<<<<
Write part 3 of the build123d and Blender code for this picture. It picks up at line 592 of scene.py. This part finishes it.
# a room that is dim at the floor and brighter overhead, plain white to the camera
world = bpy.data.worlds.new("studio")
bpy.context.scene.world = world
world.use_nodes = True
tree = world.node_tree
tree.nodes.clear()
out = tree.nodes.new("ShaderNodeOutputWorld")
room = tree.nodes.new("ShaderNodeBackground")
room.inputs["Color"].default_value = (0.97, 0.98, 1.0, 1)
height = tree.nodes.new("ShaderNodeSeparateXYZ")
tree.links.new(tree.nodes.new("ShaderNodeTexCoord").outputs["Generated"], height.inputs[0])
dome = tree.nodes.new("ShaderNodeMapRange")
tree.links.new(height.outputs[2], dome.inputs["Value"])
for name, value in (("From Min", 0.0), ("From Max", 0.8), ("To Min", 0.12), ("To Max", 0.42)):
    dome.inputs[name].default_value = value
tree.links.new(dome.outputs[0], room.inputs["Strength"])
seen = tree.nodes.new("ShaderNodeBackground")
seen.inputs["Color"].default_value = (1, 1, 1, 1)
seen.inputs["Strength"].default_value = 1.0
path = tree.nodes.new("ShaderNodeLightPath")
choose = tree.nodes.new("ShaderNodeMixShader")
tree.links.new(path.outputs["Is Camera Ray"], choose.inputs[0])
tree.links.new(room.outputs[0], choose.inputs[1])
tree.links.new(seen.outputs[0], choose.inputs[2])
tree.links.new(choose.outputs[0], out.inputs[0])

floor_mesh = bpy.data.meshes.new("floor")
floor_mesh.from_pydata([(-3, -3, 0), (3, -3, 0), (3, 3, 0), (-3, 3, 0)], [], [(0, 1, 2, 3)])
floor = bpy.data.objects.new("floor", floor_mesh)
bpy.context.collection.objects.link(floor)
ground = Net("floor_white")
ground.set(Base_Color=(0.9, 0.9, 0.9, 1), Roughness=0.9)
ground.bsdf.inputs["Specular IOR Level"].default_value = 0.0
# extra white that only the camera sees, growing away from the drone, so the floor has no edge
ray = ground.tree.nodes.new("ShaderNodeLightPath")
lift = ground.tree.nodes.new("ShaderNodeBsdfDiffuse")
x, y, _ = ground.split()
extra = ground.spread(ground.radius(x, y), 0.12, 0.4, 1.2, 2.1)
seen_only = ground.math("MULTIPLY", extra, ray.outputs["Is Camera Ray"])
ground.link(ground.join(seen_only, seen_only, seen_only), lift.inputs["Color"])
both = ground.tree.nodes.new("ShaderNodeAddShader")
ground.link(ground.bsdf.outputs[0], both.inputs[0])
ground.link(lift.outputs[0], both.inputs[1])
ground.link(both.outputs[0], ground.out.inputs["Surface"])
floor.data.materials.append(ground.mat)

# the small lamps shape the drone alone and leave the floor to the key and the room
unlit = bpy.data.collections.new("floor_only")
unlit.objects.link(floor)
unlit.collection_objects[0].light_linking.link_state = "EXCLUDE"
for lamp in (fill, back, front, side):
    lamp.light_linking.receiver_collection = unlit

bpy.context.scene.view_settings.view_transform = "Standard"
>>>>
■ **Exercise description**: From the very first line of the data through the line with "tree.links.new(choose.outputs[0], out.inputs[0])" in it, please reproduce each line exactly and output nothing more.

■ **Solution to this problem**:
Write part 3 of the build123d and Blender code for this picture. It picks up at line 592 of scene.py. This part finishes it.
# a room that is dim at the floor and brighter overhead, plain white to the camera
world = bpy.data.worlds.new("studio")
bpy.context.scene.world = world
world.use_nodes = True
tree = world.node_tree
tree.nodes.clear()
out = tree.nodes.new("ShaderNodeOutputWorld")
room = tree.nodes.new("ShaderNodeBackground")
room.inputs["Color"].default_value = (0.97, 0.98, 1.0, 1)
height = tree.nodes.new("ShaderNodeSeparateXYZ")
tree.links.new(tree.nodes.new("ShaderNodeTexCoord").outputs["Generated"], height.inputs[0])
dome = tree.nodes.new("ShaderNodeMapRange")
tree.links.new(height.outputs[2], dome.inputs["Value"])
for name, value in (("From Min", 0.0), ("From Max", 0.8), ("To Min", 0.12), ("To Max", 0.42)):
    dome.inputs[name].default_value = value
tree.links.new(dome.outputs[0], room.inputs["Strength"])
seen = tree.nodes.new("ShaderNodeBackground")
seen.inputs["Color"].default_value = (1, 1, 1, 1)
seen.inputs["Strength"].default_value = 1.0
path = tree.nodes.new("ShaderNodeLightPath")
choose = tree.nodes.new("ShaderNodeMixShader")
tree.links.new(path.outputs["Is Camera Ray"], choose.inputs[0])
tree.links.new(room.outputs[0], choose.inputs[1])
tree.links.new(seen.outputs[0], choose.inputs[2])
tree.links.new(choose.outputs[0], out.inputs[0])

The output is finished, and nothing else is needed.